Buying or leasing a car is often stressful and overwhelming. Parental help can mean the difference between a great deal and getting ripped off, especially if it's the first time a young adult is making such a large investment. Weighing the benefits of different makes and models and purchasing vs. leasing takes time and thoughtfulness. Let the young adult lead the discussion, but be prepared to offer opinions - without sounding judgmental or critical. Unless the parent is paying for the car, it's ultimately the choice of the young adult.

Along the same lines, buying car insurance is another place for parents to get involved. Like with health insurance, understanding the deductible and what the insurance covers are both important to the decision making process.

The Personal Matters

If your young adult is living at home for a while, it's crucial to not parent them as you've done for most of their lives.

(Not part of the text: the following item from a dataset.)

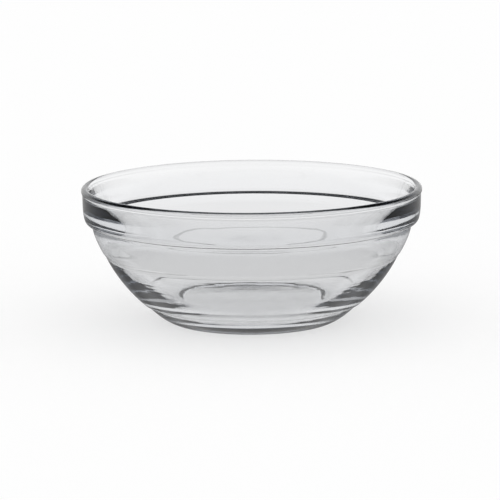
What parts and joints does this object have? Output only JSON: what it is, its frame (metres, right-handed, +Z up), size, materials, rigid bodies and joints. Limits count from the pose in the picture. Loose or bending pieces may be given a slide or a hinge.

While it may be tempting to critique their wardrobe, make their lunch or run their errands, young adults should be encouraged to live on their own and take care of their lives as much as possible.

Try not to pry into their lives too muchThe constant stream of communication that some young adults have with their parents is a good thing, to an extent. Waiting for your young adult to offer up information is a much better and more respectful way to interact than probing for bits of information about their friends, love lives and other personal issues.

If you are a worrier, keep it to yourself. Remember that the first year or two out of college can be extremely difficult, between adapting to the real world and finding a social circle or meaningful relationship. If you find yourself concerned about your young adult, make a plan to spend the afternoon together so you can get a feel for how she is doing, rather than telling her you're worried.

 

It's not unusual for young adults to put on weight after graduating from college. Lifestyle changes, busy schedules and budget constraints can get in the way of healthy habits. Avoid commenting on your young adult's appearance - unless you're asked. Even then, keep your criticism to a minimum. Chances are, whatever changes have occurred, your young adult is well-aware of them.

Still, every so often most of us need a mom or dad to make us feel cared for and protected, especially when we're starting out in life. Listen to your young adult and when you have the chance, let them know that you're there when needed. That's the most important thing of all.